Farmaci che possono causare la gengivite

Alcuni farmaci, dai contraccettivi orali agli antipertensivi, possono contribuire a provocare la gengivite. Questa condizione può causare un aumento dei batteri nel tessuto parodontale e alterare, nel tempo, anche la stabilità dei denti in chi ha già una predisposizione.

Dai farmaci antipertensivi alla pillola

Come evidenziano studi recenti e una nuova classificazione delle malattie parodontali, alcuni medicinali di uso comune possono avere, come effetto indesiderato, un aumento del volume e del sanguinamento gengivale. In particolare, sono tre le tipologie di farmaci interessate:
  • Anticovulsivi,  impiegati per il trattamento dell’epilessia (come la fenintoina e il sodio valporato).
  • Calcio-antagonisti utilizzati come anti-ipertensivi (come la nifedipina, il verapamil, il diltiazem, l’amlodipina, la felodipina).
  • Immunoregolatori, come le ciclosporine, usati in soggetti che hanno subito un trapianto.
    A necessitare attenzione possono essere anche i contraccettivi orali, se usati in alte dosi.
Ovviamente, l’aumento dell’infiammazione e del volume gengivale che ne consegue non si presentano in tutti i pazienti che ne fanno uso. Inoltre, gli effetti possono variare anche nella stessa persona, a seconda dell’età o dal cambio di abitudini, come l’aumento o la cessazione del fumo e una più o meno accurata igiene orale.

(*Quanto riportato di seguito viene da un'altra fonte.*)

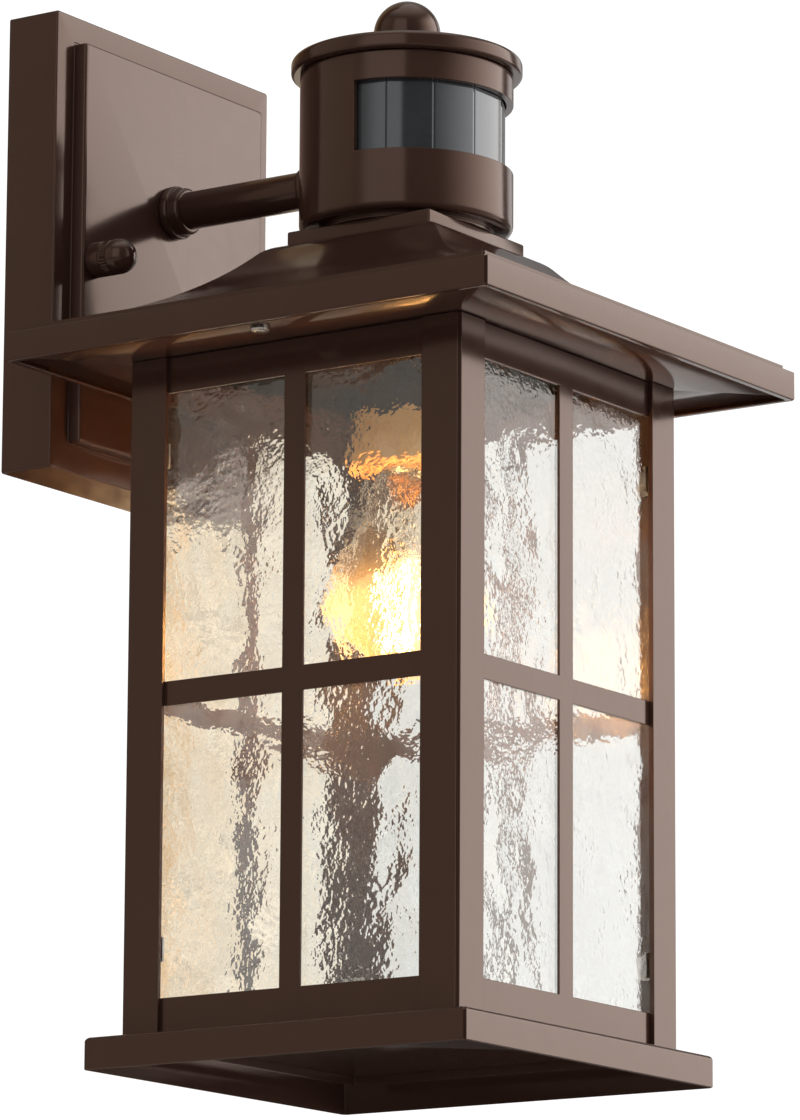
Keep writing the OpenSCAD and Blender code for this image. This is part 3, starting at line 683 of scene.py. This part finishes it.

Meglio informare il dentista sui farmaci che si assumono

In base a meccanismi diversi, l’aumento del volume gengivale indotto da questi farmaci può favorire l’accumulo di placca batterica sulla superficie dentale vicino alla gengiva. Questa, a sua volta, ne causa l’infiammazione.
Quindi, se si assumono questi farmaci, è sempre consigliabile informare il dentista e, in caso di necessità recarsi da un parodontologo per una visita di controllo. Nella maggior parte dei casi, basta una rimozione professionale della placca e del tartaro associata a una correzione delle manovre di igiene orale a casa. Nei casi più gravi, di comune accordo con il medico di famiglia e lo specialista, si può valutare l’eventuale sostituzione della terapia farmacologica.